Friday, January 14, 2022

"Until Everyone Is Safe": Reimagining Social and Community Well-Being through the Lens of Vaccine Equity

“650 Million Doses Short”

Like many people whose community work involved being in close contact with vulnerable populations, I can’t adequately describe the relief, gratitude, and hope I felt when I received my first injection of a covid-19 vaccine in February 2021. In fact, not a day goes by that I don’t feel grateful, and with good reason.

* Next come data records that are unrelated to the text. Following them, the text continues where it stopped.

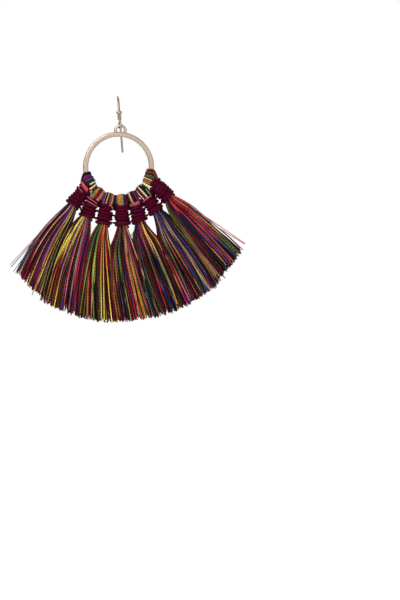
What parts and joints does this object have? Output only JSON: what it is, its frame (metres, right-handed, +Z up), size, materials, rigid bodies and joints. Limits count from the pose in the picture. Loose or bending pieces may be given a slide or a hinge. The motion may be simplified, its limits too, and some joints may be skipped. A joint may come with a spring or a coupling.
{
  "type": "dangle earring",
  "caption": "Drop earring: fish-hook ear wire, metal hoop hung by a bail, and a fan of bound thread tassels folded over the hoop.",
  "frame": {"origin": "seat on the ear: the inside top of the hook's arch, half way between its legs", "axes": "+X to the right seen from the front, +Y to the back (from the front leg to the tail), +Z up"},
  "size_m": [0.0786, 0.012, 0.0801],
  "materials": {
    "gold_metal": "satin pale rose gold plating",
    "mixed_thread": "twisted sewing thread in many colours",
    "burgundy_cord": "wound cotton cord",
    "dark_cord": "twisted cotton cord"
  },
  "bodies": {
    "hook": {"ear_wire": "gold_metal", "ear_bead": "gold_metal", "ear_coil": "gold_metal"},
    "drop": {"hoop": "gold_metal", "tassel_1": "mixed_thread", "tassel_2": "mixed_thread", "tassel_3": "mixed_thread", "tassel_4": "mixed_thread", "tassel_5": "mixed_thread", "tassel_6": "mixed_thread", "tassel_7": "mixed_thread", "neck_cord_1": "burgundy_cord", "neck_cord_2": "burgundy_cord", "neck_cord_3": "burgundy_cord", "neck_cord_4": "burgundy_cord", "neck_cord_5": "burgundy_cord", "neck_cord_6": "burgundy_cord", "neck_cord_7": "burgundy_cord", "link_cord_inner": "dark_cord", "link_cord_outer": "dark_cord"}
  },
  "joints": [
    {"name": "drop_swing", "type": "hinge", "parent": "hook", "child": "drop", "pos_m": [0.00093, -0.0043, -0.01176], "axis": [0, 1, 0], "range_deg": [-40, 40]}
  ]
}
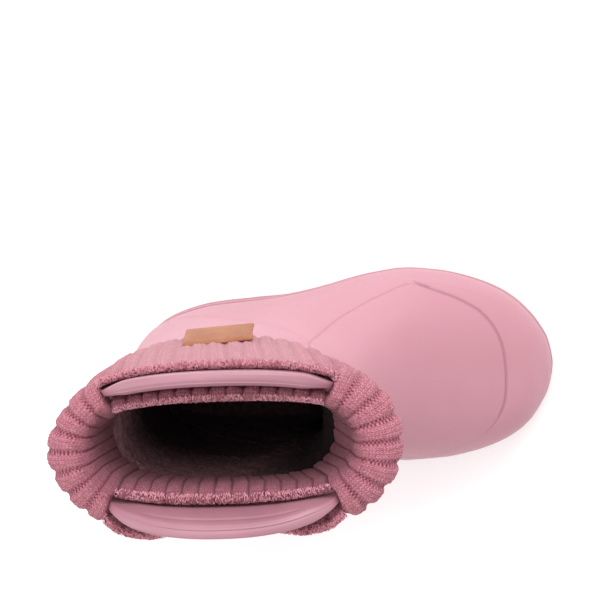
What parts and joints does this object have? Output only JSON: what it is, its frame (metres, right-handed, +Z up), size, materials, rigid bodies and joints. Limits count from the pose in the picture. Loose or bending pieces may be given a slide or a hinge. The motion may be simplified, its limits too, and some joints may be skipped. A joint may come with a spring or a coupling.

Natalie Musumeci reported this week on a recent research letter in JAMA Network Open that revealed, from December 2020 through June 2021, these vaccinations “prevented more than 14 million” covid cases and saved approximately 241,000 lives in the USA alone, cutting hospitalizations and deaths “by nearly half”.  (https://www.businessinsider.com/covid-vaccines-saved-more-than-240000-lives-us-research-says-2022-1 ) The vaccines have been both life-saving and life-changing. As a fully vaccinated and boosted person, I don’t have to live with the stress of life before the vaccines and I can’t imagine facing the Omicron variant without it. Tragically, I am one of the lucky ones with this option. While the main obstacles to an adequate vaccination rate we face in the Ozarks have been related to vaccine hesitancy and conspiracy theories, many places in the world have not had that luxury.